• _Data lines_
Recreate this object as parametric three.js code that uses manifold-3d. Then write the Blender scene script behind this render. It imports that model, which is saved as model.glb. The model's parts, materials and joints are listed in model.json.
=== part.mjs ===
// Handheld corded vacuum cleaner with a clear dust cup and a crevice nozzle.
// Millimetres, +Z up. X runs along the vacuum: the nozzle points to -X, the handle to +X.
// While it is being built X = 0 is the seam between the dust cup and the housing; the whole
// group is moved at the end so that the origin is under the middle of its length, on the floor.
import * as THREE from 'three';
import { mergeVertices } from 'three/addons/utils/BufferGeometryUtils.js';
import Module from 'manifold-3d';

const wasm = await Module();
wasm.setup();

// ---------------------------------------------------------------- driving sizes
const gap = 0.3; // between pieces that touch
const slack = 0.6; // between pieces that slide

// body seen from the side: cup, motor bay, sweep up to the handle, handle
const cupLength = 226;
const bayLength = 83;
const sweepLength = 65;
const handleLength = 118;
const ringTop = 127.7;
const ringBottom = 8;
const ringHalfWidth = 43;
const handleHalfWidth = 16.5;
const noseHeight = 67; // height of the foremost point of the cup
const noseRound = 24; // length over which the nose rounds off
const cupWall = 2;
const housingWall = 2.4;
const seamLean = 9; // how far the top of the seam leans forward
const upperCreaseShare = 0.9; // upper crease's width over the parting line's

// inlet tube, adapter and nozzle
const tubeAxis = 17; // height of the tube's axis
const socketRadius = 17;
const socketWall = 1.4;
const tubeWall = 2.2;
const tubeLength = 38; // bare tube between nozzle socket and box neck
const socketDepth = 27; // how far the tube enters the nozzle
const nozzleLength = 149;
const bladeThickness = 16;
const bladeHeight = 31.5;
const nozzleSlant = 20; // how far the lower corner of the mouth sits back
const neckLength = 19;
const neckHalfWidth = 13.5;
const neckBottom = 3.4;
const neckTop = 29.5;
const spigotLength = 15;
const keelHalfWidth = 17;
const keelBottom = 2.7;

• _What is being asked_
Reproduce the material exactly, with every line intact.

• _Output for this exercise_
Recreate this object as parametric three.js code that uses manifold-3d. Then write the Blender scene script behind this render. It imports that model, which is saved as model.glb. The model's parts, materials and joints are listed in model.json.
=== part.mjs ===
// Handheld corded vacuum cleaner with a clear dust cup and a crevice nozzle.
// Millimetres, +Z up. X runs along the vacuum: the nozzle points to -X, the handle to +X.
// While it is being built X = 0 is the seam between the dust cup and the housing; the whole
// group is moved at the end so that the origin is under the middle of its length, on the floor.
import * as THREE from 'three';
import { mergeVertices } from 'three/addons/utils/BufferGeometryUtils.js';
import Module from 'manifold-3d';

const wasm = await Module();
wasm.setup();

// ---------------------------------------------------------------- driving sizes
const gap = 0.3; // between pieces that touch
const slack = 0.6; // between pieces that slide

// body seen from the side: cup, motor bay, sweep up to the handle, handle
const cupLength = 226;
const bayLength = 83;
const sweepLength = 65;
const handleLength = 118;
const ringTop = 127.7;
const ringBottom = 8;
const ringHalfWidth = 43;
const handleHalfWidth = 16.5;
const noseHeight = 67; // height of the foremost point of the cup
const noseRound = 24; // length over which the nose rounds off
const cupWall = 2;
const housingWall = 2.4;
const seamLean = 9; // how far the top of the seam leans forward
const upperCreaseShare = 0.9; // upper crease's width over the parting line's

// inlet tube, adapter and nozzle
const tubeAxis = 17; // height of the tube's axis
const socketRadius = 17;
const socketWall = 1.4;
const tubeWall = 2.2;
const tubeLength = 38; // bare tube between nozzle socket and box neck
const socketDepth = 27; // how far the tube enters the nozzle
const nozzleLength = 149;
const bladeThickness = 16;
const bladeHeight = 31.5;
const nozzleSlant = 20; // how far the lower corner of the mouth sits back
const neckLength = 19;
const neckHalfWidth = 13.5;
const neckBottom = 3.4;
const neckTop = 29.5;
const spigotLength = 15;
const keelHalfWidth = 17;
const keelBottom = 2.7;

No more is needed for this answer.